◆ **Data lines**

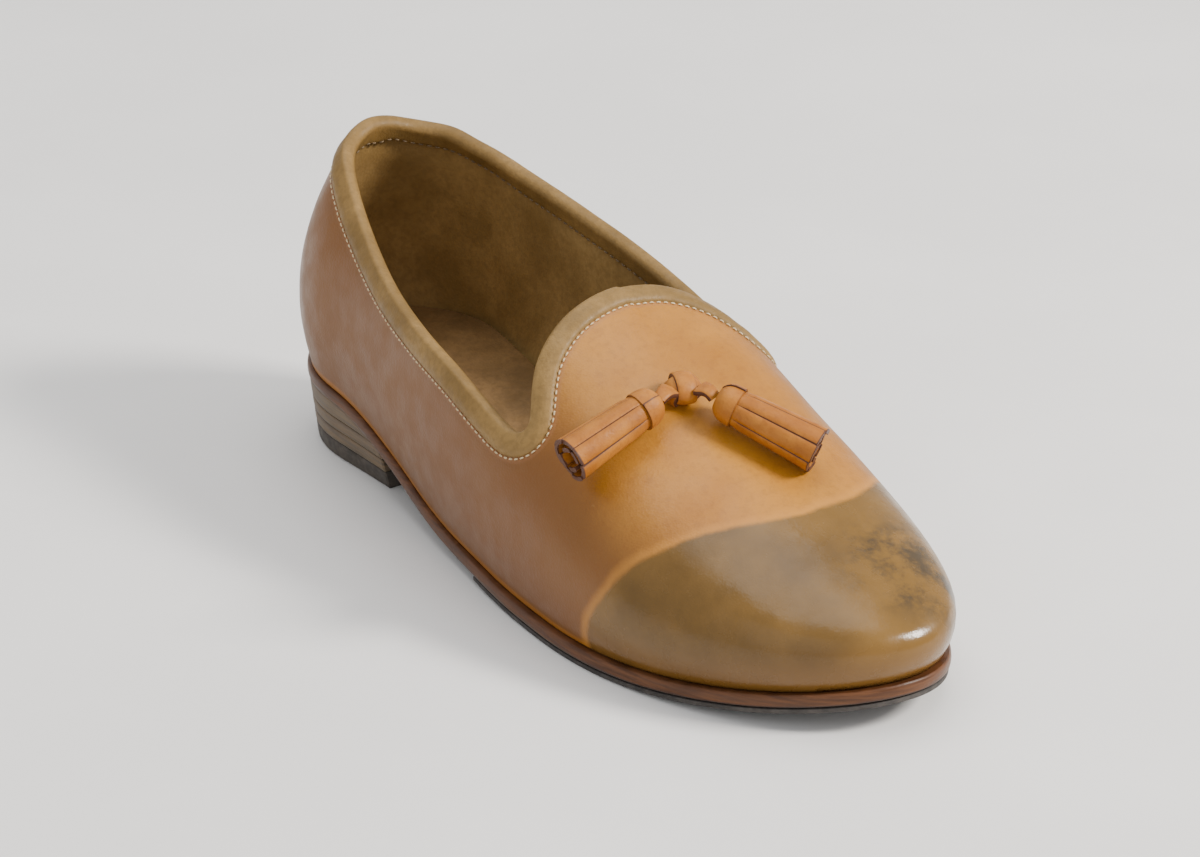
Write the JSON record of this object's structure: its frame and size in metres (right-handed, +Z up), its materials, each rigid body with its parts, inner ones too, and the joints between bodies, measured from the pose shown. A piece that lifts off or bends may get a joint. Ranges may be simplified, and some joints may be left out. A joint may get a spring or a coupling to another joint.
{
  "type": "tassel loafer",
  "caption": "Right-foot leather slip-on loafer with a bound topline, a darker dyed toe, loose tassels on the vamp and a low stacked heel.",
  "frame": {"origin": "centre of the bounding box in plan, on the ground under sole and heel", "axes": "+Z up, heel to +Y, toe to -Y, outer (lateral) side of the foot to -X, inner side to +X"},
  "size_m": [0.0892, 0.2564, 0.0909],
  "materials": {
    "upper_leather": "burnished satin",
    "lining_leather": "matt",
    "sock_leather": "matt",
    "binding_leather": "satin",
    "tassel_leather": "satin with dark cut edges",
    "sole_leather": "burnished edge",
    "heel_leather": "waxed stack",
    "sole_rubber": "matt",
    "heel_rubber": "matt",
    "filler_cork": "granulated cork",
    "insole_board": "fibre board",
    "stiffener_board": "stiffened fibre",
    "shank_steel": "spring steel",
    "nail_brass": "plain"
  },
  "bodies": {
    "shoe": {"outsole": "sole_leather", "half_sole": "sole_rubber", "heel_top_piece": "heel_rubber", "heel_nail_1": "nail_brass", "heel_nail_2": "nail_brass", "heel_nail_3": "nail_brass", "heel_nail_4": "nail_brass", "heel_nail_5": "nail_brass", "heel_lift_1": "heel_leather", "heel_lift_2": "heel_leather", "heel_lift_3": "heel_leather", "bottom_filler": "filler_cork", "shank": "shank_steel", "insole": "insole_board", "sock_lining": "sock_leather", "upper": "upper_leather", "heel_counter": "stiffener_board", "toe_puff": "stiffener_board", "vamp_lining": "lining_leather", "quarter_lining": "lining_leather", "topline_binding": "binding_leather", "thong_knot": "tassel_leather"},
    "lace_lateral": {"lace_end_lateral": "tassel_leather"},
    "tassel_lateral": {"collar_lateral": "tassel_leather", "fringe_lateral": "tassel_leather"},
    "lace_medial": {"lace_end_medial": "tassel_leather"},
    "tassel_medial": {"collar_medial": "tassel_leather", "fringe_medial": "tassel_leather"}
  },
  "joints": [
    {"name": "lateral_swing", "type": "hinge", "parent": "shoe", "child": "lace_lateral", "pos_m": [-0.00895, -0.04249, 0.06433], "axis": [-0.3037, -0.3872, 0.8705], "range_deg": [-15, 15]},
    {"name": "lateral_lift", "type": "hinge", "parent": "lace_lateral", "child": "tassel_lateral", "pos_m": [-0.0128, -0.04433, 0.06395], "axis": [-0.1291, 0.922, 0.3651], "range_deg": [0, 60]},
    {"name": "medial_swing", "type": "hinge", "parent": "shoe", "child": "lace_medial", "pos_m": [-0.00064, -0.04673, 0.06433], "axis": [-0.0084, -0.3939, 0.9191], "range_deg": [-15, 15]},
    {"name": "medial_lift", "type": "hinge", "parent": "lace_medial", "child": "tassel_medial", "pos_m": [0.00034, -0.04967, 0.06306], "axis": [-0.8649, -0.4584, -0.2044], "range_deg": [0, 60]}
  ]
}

◆ **Task to carry out**
Please repeat the listing above in full and exactly.

◆ **Finished answer**
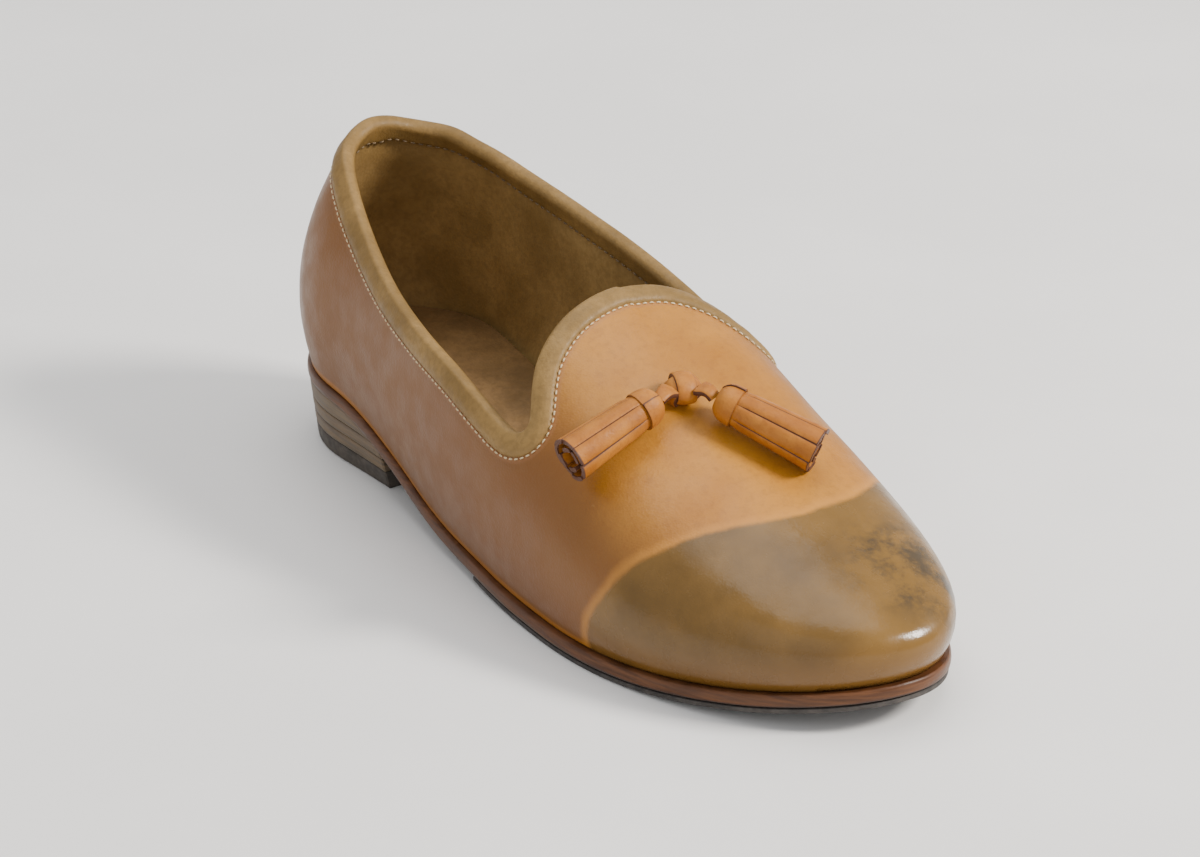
Write the JSON record of this object's structure: its frame and size in metres (right-handed, +Z up), its materials, each rigid body with its parts, inner ones too, and the joints between bodies, measured from the pose shown. A piece that lifts off or bends may get a joint. Ranges may be simplified, and some joints may be left out. A joint may get a spring or a coupling to another joint.
{
  "type": "tassel loafer",
  "caption": "Right-foot leather slip-on loafer with a bound topline, a darker dyed toe, loose tassels on the vamp and a low stacked heel.",
  "frame": {"origin": "centre of the bounding box in plan, on the ground under sole and heel", "axes": "+Z up, heel to +Y, toe to -Y, outer (lateral) side of the foot to -X, inner side to +X"},
  "size_m": [0.0892, 0.2564, 0.0909],
  "materials": {
    "upper_leather": "burnished satin",
    "lining_leather": "matt",
    "sock_leather": "matt",
    "binding_leather": "satin",
    "tassel_leather": "satin with dark cut edges",
    "sole_leather": "burnished edge",
    "heel_leather": "waxed stack",
    "sole_rubber": "matt",
    "heel_rubber": "matt",
    "filler_cork": "granulated cork",
    "insole_board": "fibre board",
    "stiffener_board": "stiffened fibre",
    "shank_steel": "spring steel",
    "nail_brass": "plain"
  },
  "bodies": {
    "shoe": {"outsole": "sole_leather", "half_sole": "sole_rubber", "heel_top_piece": "heel_rubber", "heel_nail_1": "nail_brass", "heel_nail_2": "nail_brass", "heel_nail_3": "nail_brass", "heel_nail_4": "nail_brass", "heel_nail_5": "nail_brass", "heel_lift_1": "heel_leather", "heel_lift_2": "heel_leather", "heel_lift_3": "heel_leather", "bottom_filler": "filler_cork", "shank": "shank_steel", "insole": "insole_board", "sock_lining": "sock_leather", "upper": "upper_leather", "heel_counter": "stiffener_board", "toe_puff": "stiffener_board", "vamp_lining": "lining_leather", "quarter_lining": "lining_leather", "topline_binding": "binding_leather", "thong_knot": "tassel_leather"},
    "lace_lateral": {"lace_end_lateral": "tassel_leather"},
    "tassel_lateral": {"collar_lateral": "tassel_leather", "fringe_lateral": "tassel_leather"},
    "lace_medial": {"lace_end_medial": "tassel_leather"},
    "tassel_medial": {"collar_medial": "tassel_leather", "fringe_medial": "tassel_leather"}
  },
  "joints": [
    {"name": "lateral_swing", "type": "hinge", "parent": "shoe", "child": "lace_lateral", "pos_m": [-0.00895, -0.04249, 0.06433], "axis": [-0.3037, -0.3872, 0.8705], "range_deg": [-15, 15]},
    {"name": "lateral_lift", "type": "hinge", "parent": "lace_lateral", "child": "tassel_lateral", "pos_m": [-0.0128, -0.04433, 0.06395], "axis": [-0.1291, 0.922, 0.3651], "range_deg": [0, 60]},
    {"name": "medial_swing", "type": "hinge", "parent": "shoe", "child": "lace_medial", "pos_m": [-0.00064, -0.04673, 0.06433], "axis": [-0.0084, -0.3939, 0.9191], "range_deg": [-15, 15]},
    {"name": "medial_lift", "type": "hinge", "parent": "lace_medial", "child": "tassel_medial", "pos_m": [0.00034, -0.04967, 0.06306], "axis": [-0.8649, -0.4584, -0.2044], "range_deg": [0, 60]}
  ]
}